Create a Minimal Viable Project for Packer and Hyper-V, for Server 2012r2, 2016 and Server 2019 images.

QUICKSTART

  1. Download eval media for 2016 and place in .\iso
  2. Run .\make_unattend_iso.ps1
  3. Run .\Start-Pipeline.ps1 -Build2019 (specify via switch to build any of 3 images: -Build2012r2, -Build2016, -Build2019)
  4. Wait for it to run and generate the image
    1. 30m for 2019 with Updates
    2. See .\example-packer-output.txt for sample console output
  5. Remove output-hyperv-iso once you grabe the VHDX file (auto move/remove is pending)

CURRENT STATUS

  • 2012r2, 2016 and 2019 pipelines tested to be working using eval ISO media
    • Updates working for 2019
    • Desktop Experience
    • WinRM and RDP enabled
    • Autounattend for imaging working
    • Unattend for sysprep working
    • User: vagrant/vagrant
  • Next:
    • Validate updates for 2012r2 and 2016
    • Review autounattend.xml files and remove anything that is extra
    • export/capture VHDX in addition to creating vagrant box (using post-processors, artifice, and powershell via shell-local)

Milestones

  1. Packer running on Windows to create a minimal VHDX that can start up as a Vagrant image.

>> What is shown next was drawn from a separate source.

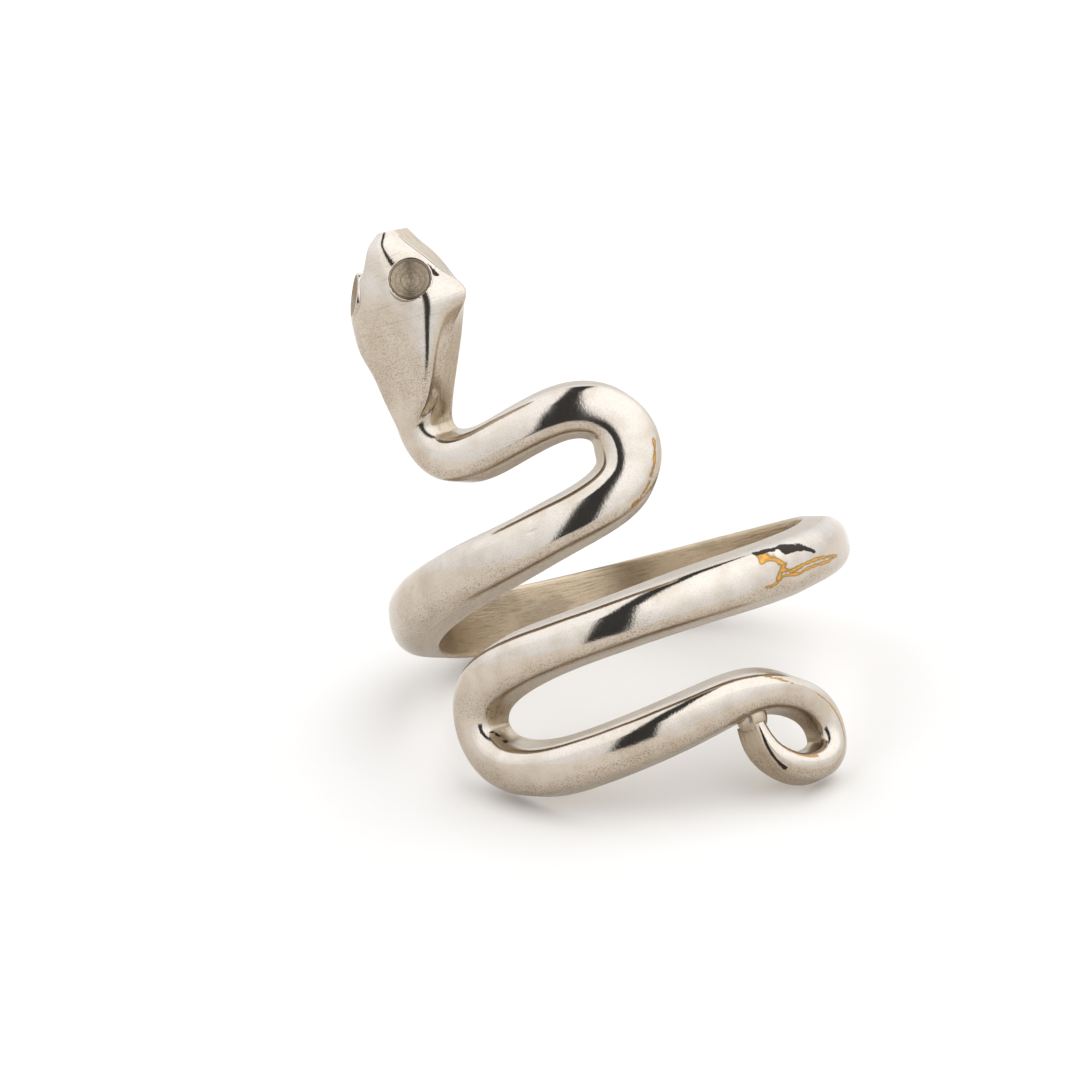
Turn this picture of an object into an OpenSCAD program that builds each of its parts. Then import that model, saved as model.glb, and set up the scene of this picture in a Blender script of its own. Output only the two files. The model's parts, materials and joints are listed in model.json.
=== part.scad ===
/* [Finger] */
// Diameter of the finger that the ring fits
finger_d = 17.4; // [15:0.1:21]

/* [Body] */
// Height of the shoulder line where the side wall meets the dome, as a share of the body's height
shoulder_share = 0.85; // [0.75:0.01:0.9]
// Width between the shoulder lines, as a share of the body's width
dome_share = 0.74; // [0.6:0.01:0.9]
// Angle at which the dome's arc starts at the shoulder line
dome_start = 60; // [45:1:75]
// Size of the rounded corner between the side wall and the dome
corner_size = 0.5; // [0.1:0.05:0.5]

/* [Head] */
// Diameter of an eye socket
socket_d = 1.75; // [1.5:0.05:1.9]
// Depth of the bowl of an eye socket at its middle
socket_depth = 0.3; // [0.2:0.05:0.5]
// Width of the raised rim round a socket
rim_w = 0.1; // [0.05:0.05:0.2]
// Height of the eyes along the finger
eye_along = 15.1; // [14.8:0.1:15.4]
// Distance of each eye from the middle of the head
eye_side = 1.6; // [1.3:0.1:1.9]
// Height of the rim's middle over the finger
eye_rise = 2.25; // [2.1:0.05:2.5]
// Angle that each eye looks to its side, away from straight out
eye_tilt = 40; // [30:1:50]
// Angle that each eye looks forward, to the snout
eye_lift = 20; // [5:1:30]

/* [Tail] */
// Diameter of the bead of metal that joins the tip of the tail to the arm above it
bead_d = 1.1; // [0.9:0.05:1.3]

/* [Rest] */
// Angle that the finger axis leans to the left when the ring lies on a table
lean_side = 10.6; // [0:0.1:30]
// Angle that the finger axis leans back when the ring lies on a table
lean_back = 24.5; // [0:0.1:40]

/* [Hidden] */
finger_r = finger_d / 2;
// Radius of the bowl of an eye socket
bowl_r = (socket_d * socket_d / 4 + socket_depth * socket_depth) / (2 * socket_depth);
// Depth by which the swept body reaches inside the finger before the hole is cut
inner_stock = 0.3;
// Cross-sections swept for each row of the route
steps_per_row = 6;
// Steps from shoulder to shoulder over the top of a section
arc_steps = 12;

// Head, from the snout to the neck. Columns: degrees round the finger, millimetres along it,
// half width at the base, half width and height of the jaw line, half width and height of the flat top
HEAD = [
    [-41, 17.5, 0.35, 0.30, 0.9, 0.15, 1.8],
    [-41, 17.3, 0.60, 0.50, 1.0, 0.30, 2.0],
    [-40.8, 16.6, 1.10, 1.00, 1.1, 0.55, 2.3],
    [-40.2, 15.7, 1.85, 1.75, 1.1, 0.75, 2.6],
    [-40.2, 14.9, 2.30, 2.50, 1.1, 1.40, 2.7],
    [-40.2, 14.2, 2.60, 3.50, 1.1, 2.10, 2.7],
    [-40.6, 13.4, 2.40, 2.60, 1.2, 2.00, 2.6],
    [-41.3, 12.3, 2.05, 1.95, 1.3, 1.85, 2.5],
    [-42.6, 11.1, 1.55, 1.45, 1.3, 1.50, 2.3],
    [-45.2, 9.8, 1.30, 1.20, 1.2, 1.05, 2.1],
];
// Body, from the neck to the tail. Columns: degrees round the finger, millimetres along it,
// width at the finger, height over the finger
BODY = [
    [-47, 8.5, 2.35, 1.9],
    [-42.2, 7.1, 2.5, 1.8],
    [-32, 6.9, 2.5, 1.9],
    [-22, 7.3, 2.5, 1.9],
    [-13, 7.68, 2.5, 1.9],
    [-3, 7.95, 2.55, 1.9],
    [6.8, 7.5, 2.75, 1.9],
    [11.6, 6.0, 3.4, 1.9],
    [8.6, 4.2, 3.0, 1.9],
    [-3, 3.4, 2.7, 1.9],
    [-14, 3.0, 2.75, 1.9],
    [-27, 2.45, 2.8, 1.9],
    [-42, 2.0, 3.0, 1.9],
    [-62, 1.45, 3.25, 1.85],
    [-88, 0.5, 3.2, 1.95],
    [-118, -0.4, 3.1, 1.95],
    [-148, -0.65, 2.9, 1.9],
    [-180, -0.65, 2.8, 1.9],
    [-210, -0.6, 2.8, 1.9],
    [-240, -0.55, 2.8, 1.9],
    [-268, -0.5, 2.8, 1.8],
    [-293, -0.95, 2.9, 1.9],
    [-318, -1.2, 2.9, 1.9],
    [-342, -1.35, 2.75, 1.9],
    [-364, -1.7, 2.6, 1.9],
    [-382, -2.0, 2.55, 1.9],
    [-399.4, -2.4, 2.85, 1.9],
    [-412, -3.3, 2.8, 1.75],
    [-416, -5.1, 2.65, 1.75],
    [-409.4, -6.75, 2.65, 1.75],
    [-394, -7.4, 2.65, 1.85],
    [-378, -7.2, 2.6, 1.8],
    [-360, -6.8, 2.6, 1.8],
    [-344, -6.3, 2.5, 1.8],
    [-331, -5.95, 2.25, 1.7],
    [-319, -6.5, 2.05, 1.6],
    [-308.7, -7.75, 1.9, 1.45],
    [-308.9, -9.85, 1.8, 1.45],
    [-322.8, -10.1, 1.5, 1.6],
    [-331.4, -9.15, 1.4, 1.5],
    [-333.9, -8.3, 1.45, 1.35],
    [-334.4, -7.3, 1.2, 1.15],
];

// Names of the columns of a full section row
AROUND = 0;
ALONG = 1;
BASE = 2;
SHOULDER = 3;
SHOULDER_RISE = 4;
FLAT = 5;
CROWN = 6;
FACET = 7;

function body_row(r) = [r[0], r[1], r[2] / 2, r[2] / 2 * dome_share, r[3] * shoulder_share,
                        r[2] / 4, r[3], 0];
ROWS = concat([for (r = HEAD) concat(r, 1)], [for (r = BODY) body_row(r)]);
LAST = len(ROWS) - 1;

// Row i, with the end rows repeated past both ends
function row(i) = ROWS[min(max(i, 0), LAST)];

// Smooth curve through the rows, and its slope, at t from row i to the next
function smooth_row(i, t) = (
    pow(1 - t, 3) * row(i - 1) + (3 * pow(t, 3) - 6 * t * t + 4) * row(i)
    + (-3 * pow(t, 3) + 3 * t * t + 3 * t + 1) * row(i + 1) + pow(t, 3) * row(i + 2)) / 6;
function smooth_slope(i, t) = (
    -pow(1 - t, 2) * row(i - 1) + (3 * t * t - 4 * t) * row(i)
    + (-3 * t * t + 2 * t + 1) * row(i + 1) + t * t * row(i + 2)) / 2;

function blend(a, b, share) = a + (b - a) * share;
// Lateral place and height of a point of half a dome, at an angle of its arc
function arc_point(s, a) = [
    s[SHOULDER] * cos(a) / cos(dome_start),
    s[SHOULDER_RISE] + (s[CROWN] - s[SHOULDER_RISE]) * (sin(a) - sin(dome_start)) / (1 - sin(dome_start))];
// Share of a half section's steps that lie on the dome, before its rounded corner
on_dome = 2 / 3;
// Half a dome from its crown, at u = 0, round its corner to the side wall, at u = 1.
// On the narrow tail the corner shrinks with the section
function half_dome(s, u) = let (
    shoulder = [s[SHOULDER], s[SHOULDER_RISE]],
    size = min(corner_size, s[SHOULDER] * 0.7),
    last = 90 - (90 - dome_start) * (1 - size / s[SHOULDER]),
    down = [s[BASE], 0] - shoulder,
    end = shoulder + down / norm(down) * size,
    c = (u - on_dome) / (1 - on_dome)) u <= on_dome ? arc_point(s, blend(90, last, u / on_dome))
        : pow(1 - c, 2) * arc_point(s, last) + 2 * c * (1 - c) * shoulder + c * c * end;
// Lateral place and height of the points of a section, from its left foot to its right foot
function dome_point(s, t) = let (p = half_dome(s, abs(2 * t - 1))) [sign(t - 0.5) * p.x, p.y];
function facet_point(s, t) = let (u = abs(2 * t - 1), side = sign(t - 0.5), corner = 0.5) [
    side * (u < corner ? blend(0, s[FLAT], u / corner)
                       : blend(s[FLAT], s[SHOULDER], (u - corner) / (1 - corner))),
    u < corner ? s[CROWN] : blend(s[CROWN], s[SHOULDER_RISE], (u - corner) / (1 - corner))];
function foot(s) = s[BASE] + (s[BASE] - s[SHOULDER]) * inner_stock / s[SHOULDER_RISE];
function section(s) = concat(
    [[-foot(s), -inner_stock]],
    [for (k = [0 : arc_steps]) blend(dome_point(s, k / arc_steps), facet_point(s, k / arc_steps), s[FACET])],
    [[foot(s), -inner_stock]]);

// Radius at which lengths round the finger are measured
route_r = finger_r + 1;
function arc_mm(deg) = deg * PI / 180 * route_r;
function arc_deg(mm) = mm / route_r * 180 / PI;
// A section point, laid square to the route and wrapped round the finger
function wrapped(s, d, p) = let (
    run = [arc_mm(d[AROUND]), d[ALONG]],
    side = [run.y, -run.x] / norm(run),
    a = s[AROUND] + arc_deg(-side.x * p.x),
    r = finger_r + p.y) [r * sin(a), -r * cos(a), s[ALONG] - side.y * p.x];
function ring_at(i, t) = let (s = smooth_row(i, t), d = smooth_slope(i, t)) [
    for (p = section(s)) wrapped(s, d, p)];
// The same section's two edges on the finger
function edges_at(i, t) = let (s = smooth_row(i, t), d = smooth_slope(i, t)) [
    for (side = [-1, 1]) wrapped(s, d, [side * s[BASE], 0])];

STOPS = concat([for (i = [0 : LAST - 1], k = [0 : steps_per_row - 1]) [i, k / steps_per_row]],
               [[LAST - 1, 1]]);
RINGS = [for (at = STOPS) ring_at(at[0], at[1])];
SIDES = len(RINGS[0]);
POINTS = [for (r = RINGS) each r];
FACES = concat(
    [[for (k = [SIDES - 1 : -1 : 0]) k]],
    [for (i = [0 : len(RINGS) - 2], k = [0 : SIDES - 1]) let (n = (k + 1) % SIDES)
        each [[i * SIDES + k, (i + 1) * SIDES + n, (i + 1) * SIDES + k],
              [i * SIDES + k, i * SIDES + n, (i + 1) * SIDES + n]]],
    [[for (k = [0 : SIDES - 1]) (len(RINGS) - 1) * SIDES + k]]);

// A point after the ring is leant over, and the move that sets it on the table
function leant(p) = let (
    x = p.x * cos(lean_side) - p.z * sin(lean_side),
    z = p.x * sin(lean_side) + p.z * cos(lean_side)) [
    x, p.y * cos(lean_back) + z * sin(lean_back), -p.y * sin(lean_back) + z * cos(lean_back)];
OUTSIDE = [for (at = STOPS) each edges_at(at[0], at[1]), for (r = RINGS, k = [1 : SIDES - 2]) r[k]];
LEANT = [for (p = OUTSIDE) leant(p)];
function low(c) = min([for (p = LEANT) p[c]]);
function high(c) = max([for (p = LEANT) p[c]]);
to_table = [-(low(0) + high(0)) / 2, -(low(1) + high(1)) / 2, -low(2)];

module at_rest() {
    translate(to_table) rotate([-lean_back, 0, 0]) rotate([0, -lean_side, 0]) children();
}

// Places its children on the finger, with Z pointing out of it and Y along it
module on_finger(around, along) {
    translate([0, 0, along]) rotate([0, 0, around]) translate([0, -finger_r, 0])
        rotate([90, 0, 0]) children();
}

module at_eyes() {
    on_finger(HEAD[3][AROUND], eye_along) for (side = [-1, 1])
        translate([side * eye_side, 0, eye_rise]) rotate([-eye_lift, side * eye_tilt, 0]) children();
}

module snake_ring() {
    color("#cdc0b2") at_rest() difference() {
        union() {
            polyhedron(POINTS, FACES, convexity = 6);
            at_eyes() translate([0, 0, -1]) cylinder(h = 1, d = socket_d + 2 * rim_w, $fn = 40);
            on_finger(ROWS[LAST][AROUND], ROWS[LAST][ALONG]) translate([0, 0, bead_d / 2 + 0.3])
                rotate([0, 0, 60]) sphere(d = bead_d, $fn = 32);
        }
        at_eyes() translate([0, 0, bowl_r - socket_depth]) sphere(r = bowl_r, $fn = 60);
        cylinder(h = 60, r = finger_r, center = true, $fn = 180);
    }
}

snake_ring();
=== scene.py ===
"""Looks of the snake ring: a silver casting that winds round the finger, lying on a pale table."""

import json
import logging
import math
from bisect import bisect_left
from collections.abc import Callable
from dataclasses import dataclass, field, replace
from enum import Enum
from functools import partial

import bmesh
import bpy
from mathutils import Matrix, Vector, noise

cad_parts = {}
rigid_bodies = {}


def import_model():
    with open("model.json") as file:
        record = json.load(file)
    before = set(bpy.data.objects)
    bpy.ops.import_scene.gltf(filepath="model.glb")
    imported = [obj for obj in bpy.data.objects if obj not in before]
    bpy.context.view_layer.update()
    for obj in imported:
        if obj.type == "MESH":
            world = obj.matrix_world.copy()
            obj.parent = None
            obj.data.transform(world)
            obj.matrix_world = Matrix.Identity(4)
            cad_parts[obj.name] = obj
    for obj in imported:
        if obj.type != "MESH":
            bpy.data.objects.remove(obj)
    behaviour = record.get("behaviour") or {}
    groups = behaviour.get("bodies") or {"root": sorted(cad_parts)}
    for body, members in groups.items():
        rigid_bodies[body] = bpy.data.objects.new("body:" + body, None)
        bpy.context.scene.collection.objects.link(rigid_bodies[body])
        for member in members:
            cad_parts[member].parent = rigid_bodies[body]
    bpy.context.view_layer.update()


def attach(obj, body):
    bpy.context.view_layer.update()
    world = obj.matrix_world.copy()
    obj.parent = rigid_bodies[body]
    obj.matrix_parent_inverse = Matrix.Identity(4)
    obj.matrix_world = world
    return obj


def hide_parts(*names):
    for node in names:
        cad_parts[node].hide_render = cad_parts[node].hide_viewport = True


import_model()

MM = 0.001
LOG = logging.getLogger("snake_ring")
Sockets = dict[str, bpy.types.NodeSocket]


def linear(code: str) -> tuple[float, float, float, float]:
    """Turns an sRGB hex colour into the linear colour that a shader takes.

    Args:
        code: the colour as "#rrggbb".

    Returns:
        Linear red, green, blue and an alpha of 1.
    """
    parts = [int(code[i:i + 2], 16) / 255 for i in (1, 3, 5)]
    return (*(c / 12.92 if c <= 0.04045 else ((c + 0.055) / 1.055) ** 2.4 for c in parts), 1.0)


def add_node(tree: bpy.types.NodeTree, kind: str, settings: dict | None = None,
             inputs: dict | None = None) -> bpy.types.Node:
    """Adds a node with its settings, its values and what feeds it.

    Args:
        tree: the node tree to add it to.
        kind: the node's type name.
        settings: attributes of the node.
        inputs: values or sockets by input name or index.

    Returns:
        The new node.
    """
    node = tree.nodes.new(kind)
    for name, value in (settings or {}).items():
        setattr(node, name, value)
    for key, value in (inputs or {}).items():
        if isinstance(value, bpy.types.NodeSocket):
            tree.links.new(value, node.inputs[key])
        else:
            node.inputs[key].default_value = value
    return node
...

No customizations or configurations beyond the minimum required.
    1. Generation 2
  2. Gitlab runner integration and CI pipeline enablement
  3. VHDX created for 2016 and 2019, core and desktop experience
  4. Windows updates integration, with upstream Microsoft and WSUS
  5. Pester test integration for images
  6. Capture VHDX as WIM (for consumption by MDT to image physical)
  7. Ability to build on a previous stage
    1. Differencing disks
    2. Cloning disks
  8. Fan-out of pipeline, with cloning of VM from previous stage

Prerequisites

  1. Windows Server 2016, 2019 media
  2. Windows Server 2016 or 2019 for running, with Hyper-V enabled
  3. Packer >= 1.4.3 (minimum required for Gen2 success)

Reference projects

This would not be possible if it were not for the great work of others. That includes the maintainers of Packer and the users that submit useful Github issues; it also includes Windows Packer config work from the likes of Joe Fitzgerald, Stefan Scherer, Patrick Lang.